The NNPC is not doing much in terms of real profit. In its published audited financial statement for 2019, the corporation saw a 99.7 percent reduction in its loss profile from N803 billion in 2018 to N1.7 billion in 2019. It is hoping to record profit when its accounts for 2020 are released.

Juxtaposed against the host community trust fund of 3 percent of prior year capital expenditure of oil companies, the EFF is way lower because it is seen as residual income after, as oil exploration companies keenly pay royalties.

For example, the $3.5 billion spent on developing the Agbami oilfield project had to be fully recovered before the NNPC could profit from oil from the field; meanwhile, the company pays annual royalty.

Mele Kyari, group managing director, NNPC, put 3 percent operating expenditure by oil companies in Nigeria to around $500 million yearly

“And 3 percent of your operating expenditure is a huge number. Many people argue around whether it should be 10 percent or 5 percent or 3 percent. But percentage of what? I think that’s what most people don’t understand today.

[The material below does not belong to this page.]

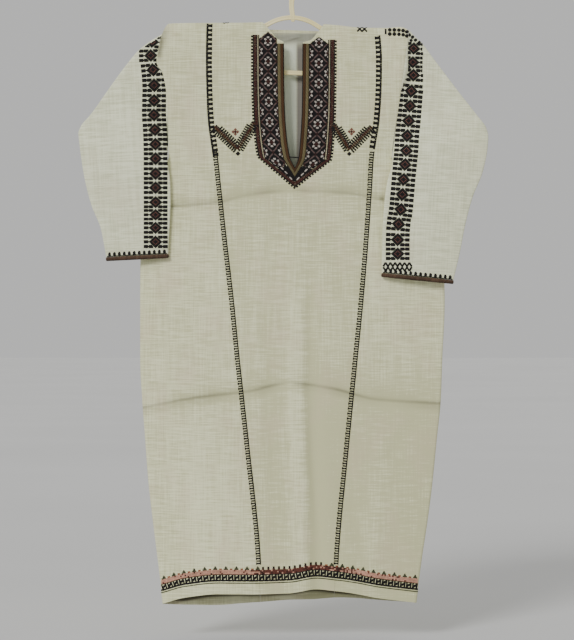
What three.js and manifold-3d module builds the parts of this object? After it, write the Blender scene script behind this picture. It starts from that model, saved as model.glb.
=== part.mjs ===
// A long folk shirt on a plain hanger, in millimetres, +Z up, its front facing -Y.
// The origin is where a rod carries the hook. Every cloth piece is a closed wall:
// the two centre lengths and the two side panels are sheets with two faces and an edge,
// the sleeves and their edgings are tubes of rings, open at both ends.
// "Left" and "right" are the viewer's, seen from the front.
import * as THREE from "three";
import Module from "manifold-3d";

// ---------------------------------------------------------------- driving dimensions
const CLOTH = 1.5; // thickness of the handwoven cloth
const SEAM = 0.3; // gap between two pieces that are sewn together
const SHOULDER_Z = -112; // nominal height of the shoulder line
const HEM_Z = -1274; // nominal height of the hem
const ARMHOLE_Z = -378; // bottom of both armholes
const HEM_TURN = 26; // height of the turned-up hem
const HEM_EXTRA = 0.9; // how much thicker the turned-up hem is
const SLIT_Z = -401; // bottom of the front slit
const BELLY = 2.4; // exponent of the body's cross-section: 2 is a parabola, more is flatter
const BRAID = { width: 13, thick: 1.2, overhang: 1 }; // braid round the slit
const EDGING = { tall: 8, proud: 1.1 }; // rolled edging of each cuff
const SLEEVE_EDGE = 2.6; // radius of the folds along both edges of a flat sleeve
const HANGER = { tall: 9, thick: 5, groove: 0.8, arch: 88, slope: 30, tilt: 2, top: -97.2, bar: -208 };
const HOOK = { tall: 11, thick: 6, inner: 16, stub: 5 };

// The shoulder line: how high the cloth stands above each x.
const SHOULDER = [
  { x: -268, z: -123 },
  { x: -257, z: -113 },
  { x: -248, z: -110 },
  { x: -220, z: -108.8 },
  { x: -168, z: -108.3 },
  { x: -106, z: -108 },
  { x: -61, z: -107 },
  { x: 62, z: -111 },
  { x: 94, z: -113.5 },
  { x: 130, z: -117.5 },
  { x: 188, z: -118.5 },
  { x: 214, z: -116.5 },
  { x: 228, z: -120.5 },
  { x: 237, z: -129 },
  { x: 244, z: -136 },
];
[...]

“Last year’s operating expenses for the year was about $16 billion. Three percent of $16 billion is a large number, somewhere around $500 million plus. That’s because in today’s context, it is probably bigger than the NDDC. That’s really what it is. That’s what you’re providing,” he said.

The petroleum law states that FEF is aimed at providing the national oil company a dedicated fund for the development of frontier acreages and vests management of the fund in regulatory commission.

A bigger concern rather than percentage allocation is that the decision to sink this fund into exploration neglects the big picture that the world is moving away from fossil fuels. The new law does not prepare the country for energy transition. Some argue the fund would be better utilised to fund renewable energy development.

The exploration fund also ignores the fact that Nigeria has other minerals that would be competitive in the future where oil sector funds should be invested in and sacrifices investments into tech and services sector, which drives growth in modern economies.